「適応的市場仮説」コロナ禍で読むべき理由 マーケットを理解するための「進化生物学」
また、並行して、理論的なブレイクスルーも起こる。バシュリエの想定する確率分布を、特殊な微積分を用いて算定する簡便な方法が開発された。具体的には、マイロン・ショールズとフィッシャー・ブラックによるオプション価格決定理論の金融工学的解法をロバート・マートンがある数学論文から発見したのである。
これが、1970年代以降、金融工学の世界で一世を風靡した「ブラック=ショールズ・モデル」で、ショールズとマートンは1997年にノーベル賞を受賞している(ブラックは1995年に他界)。

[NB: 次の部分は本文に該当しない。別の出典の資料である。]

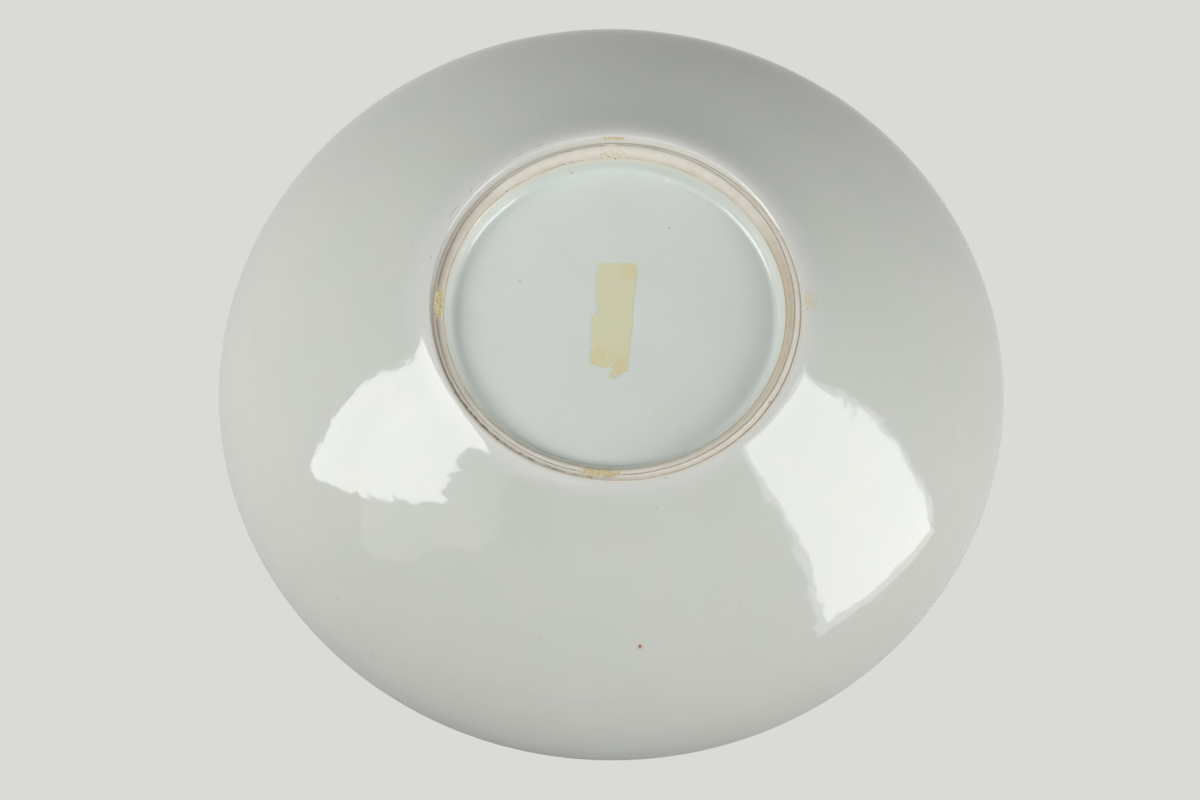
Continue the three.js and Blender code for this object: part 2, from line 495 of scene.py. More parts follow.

現代ファイナンス理論の粋であるブラック=ショールズ・モデルが機能すれば、ファイナンス理論は経済学の悲願「効率的市場仮説の証明」を果したことになる。
そして、20年ほどの検証を経ても、その実際への当てはまりのよさはなかなか満足のいくものであり続け、ファイナンス理論は経済学の最先端分野として、物理学同様「未来を計算できる“夢の技術”」だと自他ともに認めるところとなっていった。
効率的市場仮説が“敗れる”とき
もはや基本的な変数(現在価格、金利、ボラティリティ)さえわかれば、未来の価値算定が容易にできる。われわれはそのような夢の技術を手に入れた。そのような確信が1997年のノーベル賞受賞をきっかけに決定的となった矢先の翌年、1998年に事件が起こる。
ショールズが参加していた最先端の金融工学を駆使するヘッジファンド、LTCMが破綻したのだ。ロシアのルーブル危機に伴い、ブラック=ショールズ・モデルに従わない確率分布が国債価格に現れてしまい、それを引き金にして最終的に取り返しのつかない天文学的な損失を抱えてしまう。

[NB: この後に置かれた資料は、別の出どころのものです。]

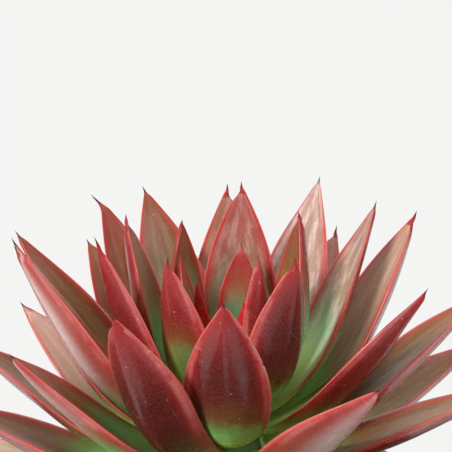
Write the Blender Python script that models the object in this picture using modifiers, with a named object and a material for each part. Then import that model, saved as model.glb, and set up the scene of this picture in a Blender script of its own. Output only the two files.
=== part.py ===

金融当局が名だたる大手金融機関の責任者のほとんどを極秘に招集し事態を辛うじて収めたということからも金融界の甚大なダメージは想像されるが、経済学にとってもこれは大変な一大事となった。
はたして効率的市場仮説は、現実を前に敗れ去ったのか。専門家らによる議論は喧々諤々としたまま続いたが、ローの著作を読むにこれは形を変えつつ現在もなお続いているようである。
そして、ブラック=ショールズ・モデル敗北の第2波として、サブプライム=リーマン・ショックが起こる。

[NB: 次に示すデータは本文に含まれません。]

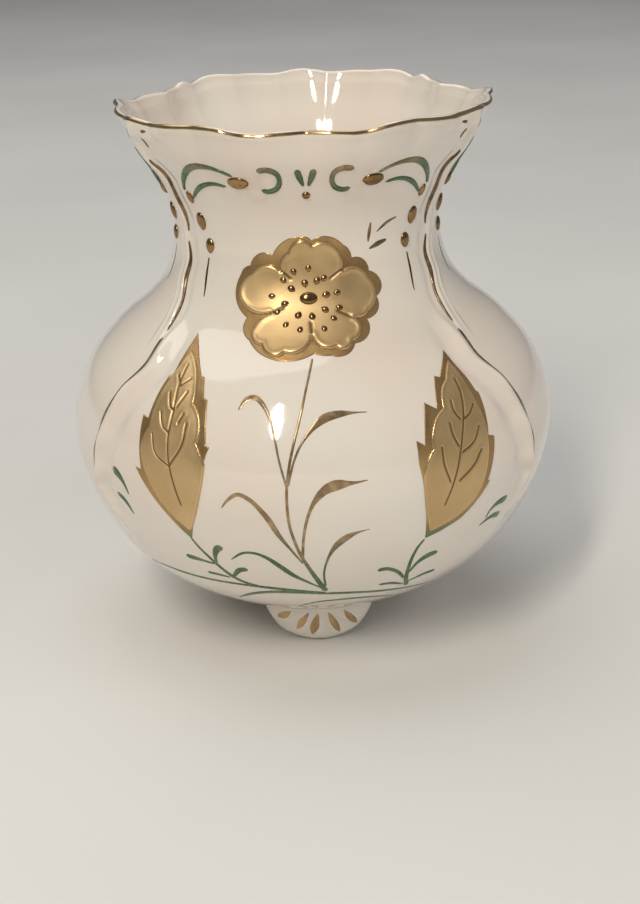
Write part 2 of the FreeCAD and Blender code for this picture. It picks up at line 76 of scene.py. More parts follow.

サブプライム問題は記憶に新しいところだが、ハイリスク証券を細分化したうえで組成し直す金融工学的な技術でリスクを低減させたと宣伝された商品「CDO」が、またしても計算どおりの挙動をしなくなってしまう。複数のリスク資産は、必ずしもそれぞれが独立したランダム・ウォークではなく、むしろ導火線に火が伝うが如くの関連性をすら見せたのである。
その直前に「ブラック・スワン」という著書を出していたナシーム・タレブは、ブラック=ショールズ・モデルを含むランダム・ウォークに従わない確率分布の存在を強調して主張しているが、奇しくもそれは直後に現実として実証されることになる。